Built with kernel headers for Linux 4.18.0 Running on Linux 4.18.0-193.el8.x86_64 #1 SMP Fri May 8 10:59:10 UTC 2020

configure options: --build=x86_64-redhat-linux-gnu --host=x86_64-redhat-linux-gnu --program-prefix= --disable-dependency-tracking --prefix=/usr --exec-prefix=/usr --bindir=/usr/bin --sbindir=/usr/sbin --sysconfdir=/etc --datadir=/usr/share --includedir=/usr/include --libdir=/usr/lib64 --libexecdir=/usr/libexec --localstatedir=/var --sharedstatedir=/var/lib --mandir=/usr/share/man --infodir=/usr/share/info --disable-libiptc --disable-ipset --enable-snmp --enable-snmp-rfc --enable-sha1 --with-init=systemd build_alias=x86_64-redhat-linux-gnu host_alias=x86_64-redhat-linux-gnu PKG_CONFIG_PATH=:/usr/lib64/pkgconfig:/usr/share/pkgconfig CFLAGS=-O2 -g -pipe -Wall -Werror=format-security -Wp,-D_FORTIFY_SOURCE=2 -Wp,-D_GLIBCXX_ASSERTIONS -fexceptions -fstack-protector-strong -grecord-gcc-switches -specs=/usr/lib/rpm/redhat/redhat-hardened-cc1 -specs=/usr/lib/rpm/redhat/redhat-annobin-cc1 -m64 -mtune=generic -fasynchronous-unwind-tables -fstack-clash-protection -fcf-protection LDFLAGS=-Wl,-z,relro -Wl,-z,now -specs=/usr/lib/rpm/redhat/redhat-hardened-ld

Config options: LVS VRRP VRRP_AUTH OLD_CHKSUM_COMPAT FIB_ROUTING SNMP_V3_FOR_V2 SNMP_VRRP SNMP_CHECKER SNMP_RFCV2 SNMP_RFCV3

System options: PIPE2 SIGNALFD INOTIFY_INIT1 VSYSLOG EPOLL_CREATE1 IPV4_DEVCONF LIBNL3 RTA_ENCAP RTA_EXPIRES RTA_NEWDST RTA_PREF FRA_SUPPRESS_PREFIXLEN FRA_SUPPRESS_IFGROUP FRA_TUN_ID RTAX_CC_ALGO RTAX_QUICKACK RTEXT_FILTER_SKIP_STATS FRA_L3MDEV FRA_UID_RANGE RTAX_FASTOPEN_NO_COOKIE RTA_VIA FRA_OIFNAME FRA_PROTOCOL FRA_IP_PROTO FRA_SPORT_RANGE FRA_DPORT_RANGE RTA_TTL_PROPAGATE IFA_FLAGS IP_MULTICAST_ALL LWTUNNEL_ENCAP_MPLS LWTUNNEL_ENCAP_ILA LIBIPTC_LINUX_NET_IF_H_COLLISION LIBIPVS_NETLINK IPVS_DEST_ATTR_ADDR_FAMILY IPVS_SYNCD_ATTRIBUTES IPVS_64BIT_STATS VRRP_VMAC SOCK_NONBLOCK SOCK_CLOEXEC O_PATH GLOB_BRACE INET6_ADDR_GEN_MODE VRF SO_MARK SCHED_RT SCHED_RESET_ON_FORK

> keepalived.conf(master)

global_defs { router_id master_unique }

vrrp_script chk_nginx { script "/usr/local/nginx_check.sh" interval 2 weight -20 }

vrrp_instance VI_1 { state MASTER interface ens18 virtual_router_id 55 priority 202 advert_int 1 unicast_src_ip 192.168.2.105 unicast_peer{ 192.168.2.106 } authentication { auth_type PASS auth_pass xxxx }

track_script {
    chk_nginx
}
virtual_ipaddress{
    192.168.2.107/15
}

}

> system info

[root@gz-mss-soar-nginx02 log]# cat /etc/redhat-release CentOS Linux release 8.2.2004 (Core) [root@gz-mss-soar-nginx02 log]#

pqarmitage commented 1 year ago

@ING-XIAOJIAN As is explained above we never understood what caused the problem or how to reproduce it; what we did discover is that the series of patches that were applied resolved the problem for @vadapalliravikumar.
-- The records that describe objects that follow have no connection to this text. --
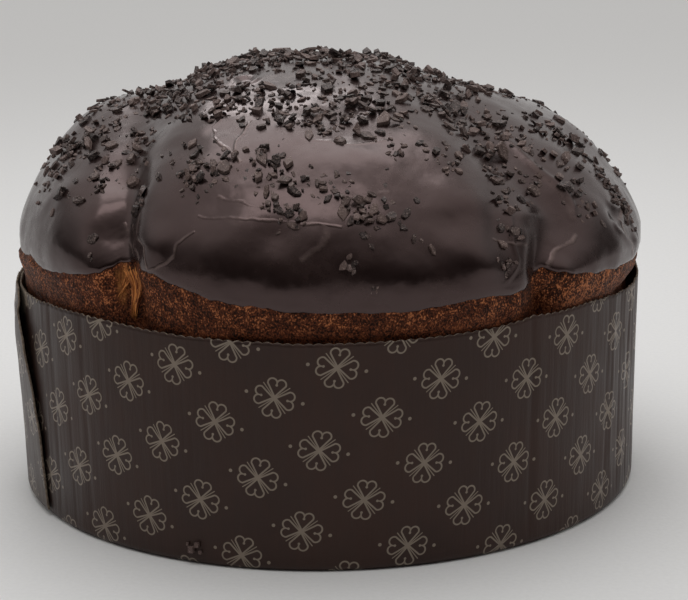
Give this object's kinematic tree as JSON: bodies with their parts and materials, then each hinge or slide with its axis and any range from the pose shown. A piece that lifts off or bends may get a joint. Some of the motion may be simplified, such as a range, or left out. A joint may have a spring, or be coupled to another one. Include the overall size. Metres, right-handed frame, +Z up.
{
  "type": "panettone",
  "caption": "Low domed panettone in a printed paper baking case, with a lobed top under dark chocolate glaze scattered with chocolate flakes.",
  "frame": {"origin": "on the floor plane, below the middle of the bounding box", "axes": "+Z up through the dome, the face shown in the picture towards -Y, its right side towards +X"},
  "size_m": [0.2125, 0.21, 0.1444],
  "materials": {
    "case_paper": "dark brown fluted baking paper with a fine taupe line print of small four-leaf clovers",
    "case_board": "plain brown board",
    "crust": "dark brown baked crust, finely pitted and matt",
    "chocolate": "dark chocolate glaze, satin to glossy, with matt broken flakes on it"
  },
  "bodies": {
    "root": {"case_wall": "case_paper", "case_base": "case_board", "bread": "crust", "glaze": "chocolate"}
  },
  "joints": []
}
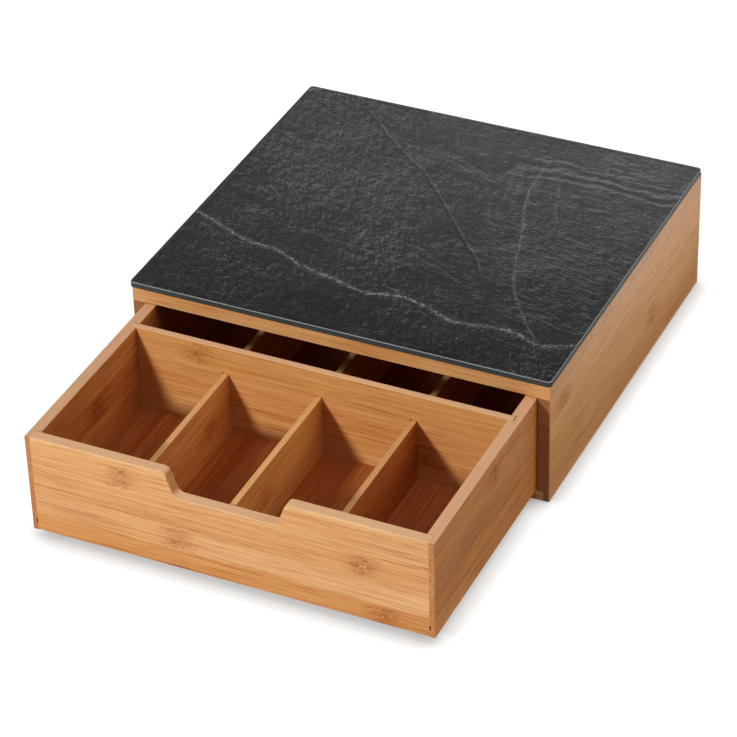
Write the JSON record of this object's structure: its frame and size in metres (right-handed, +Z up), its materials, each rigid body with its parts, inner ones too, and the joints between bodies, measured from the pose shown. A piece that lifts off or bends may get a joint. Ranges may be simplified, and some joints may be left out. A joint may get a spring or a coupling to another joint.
{
  "type": "tea bag drawer box",
  "caption": "Low bamboo tabletop chest with a slate-look glass top and a pull-out drawer divided into compartments for tea bags.",
  "frame": {"origin": "centre of the case's flat underside", "axes": "+X to the right seen from the front, -Y out of the drawer's front, +Z up"},
  "size_m": [0.312, 0.4575, 0.0978],
  "materials": {
    "bamboo_case": "caramelised bamboo, satin lacquer, fine straight grain",
    "bamboo_drawer": "caramelised bamboo, satin lacquer, fine straight grain",
    "bamboo_floor": "thin bamboo board, satin lacquer",
    "dowel_wood": "plain turned dowel",
    "clear_adhesive": "clear soft adhesive",
    "slate_look_print": "dark slate pattern printed on the underside of the glass",
    "clear_glass": "polished float glass with eased edges"
  },
  "bodies": {
    "case": {"case_left_side": "bamboo_case", "case_right_side": "bamboo_case", "case_top_board": "bamboo_case", "case_bottom_board": "bamboo_case", "case_back_panel": "bamboo_case", "top_board_dowels": "dowel_wood", "glass_adhesive_pads": "clear_adhesive", "slate_print": "slate_look_print", "glass_pane": "clear_glass"},
    "drawer": {"drawer_front": "bamboo_drawer", "drawer_left_side": "bamboo_drawer", "drawer_right_side": "bamboo_drawer", "drawer_back": "bamboo_drawer", "drawer_floor": "bamboo_floor", "cross_divider": "bamboo_drawer", "front_divider_1": "bamboo_drawer", "front_divider_2": "bamboo_drawer", "front_divider_3": "bamboo_drawer", "rear_divider_1": "bamboo_drawer", "rear_divider_2": "bamboo_drawer", "rear_divider_3": "bamboo_drawer"}
  },
  "joints": [
    {"name": "drawer_slide", "type": "slide", "parent": "case", "child": "drawer", "axis": [0, -1, 0], "range_m": [-0.1675, 0.0725]}
  ]
}
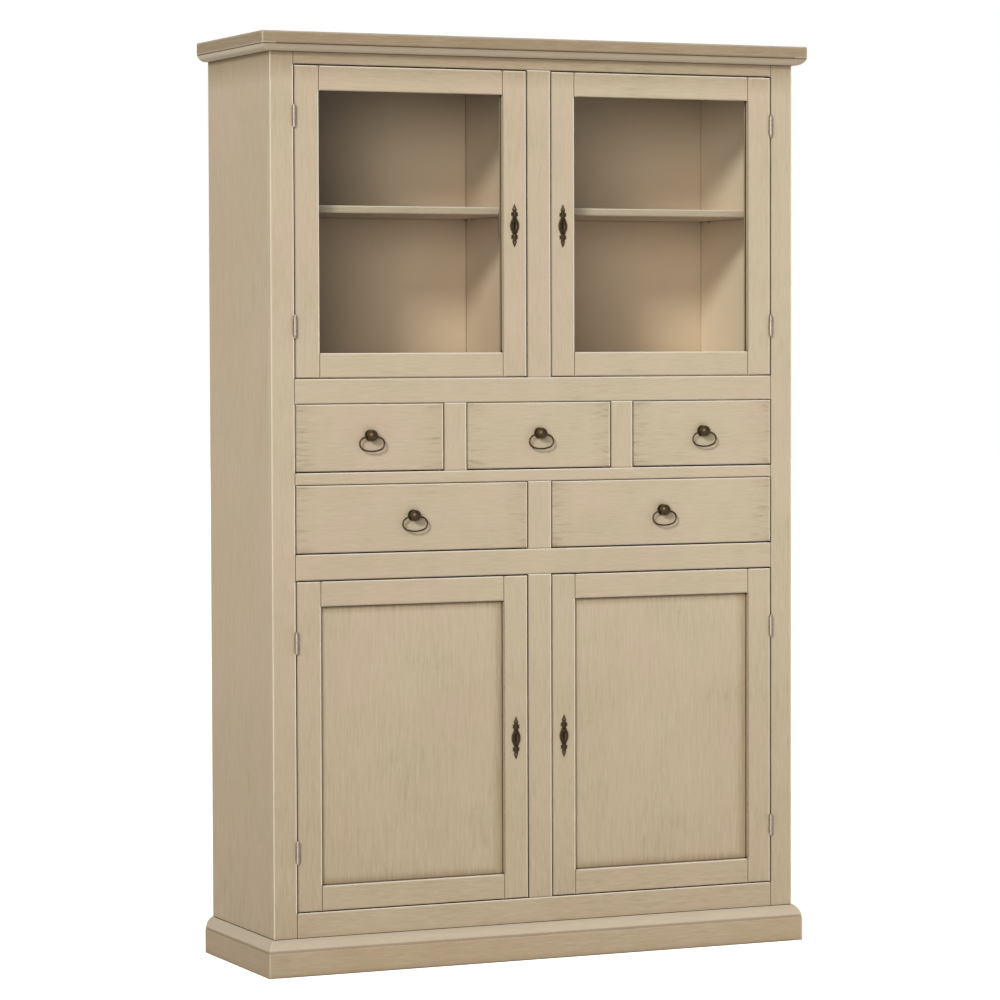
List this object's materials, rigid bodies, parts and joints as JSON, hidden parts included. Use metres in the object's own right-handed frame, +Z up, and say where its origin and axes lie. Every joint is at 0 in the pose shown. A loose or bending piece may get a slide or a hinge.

We could also see that the code prior to the changes was not right and we resolved those problems.

Unfortunately the above means that we don't know what to suggest to try and prove that the problem is resolved.

We have had no further reports of this issue occurring with keepalived v2.0.12 or later in the nearly 4 years since the v2.0.12 was released, so that should give you some comfort that a known problem in v2.0.10 has been resolved. The only other option I can suggest is to try v2.2.7 and monitor it to see if your problem is resolved.

ING-XIAOJIAN commented 1 year ago

@pqarmitage I'm pretty grateful for your explanation. actually, The issue is not seen after October 24, 2022, when I upgraded keepalived version to v2.2.7, we will monitor this issue persistently.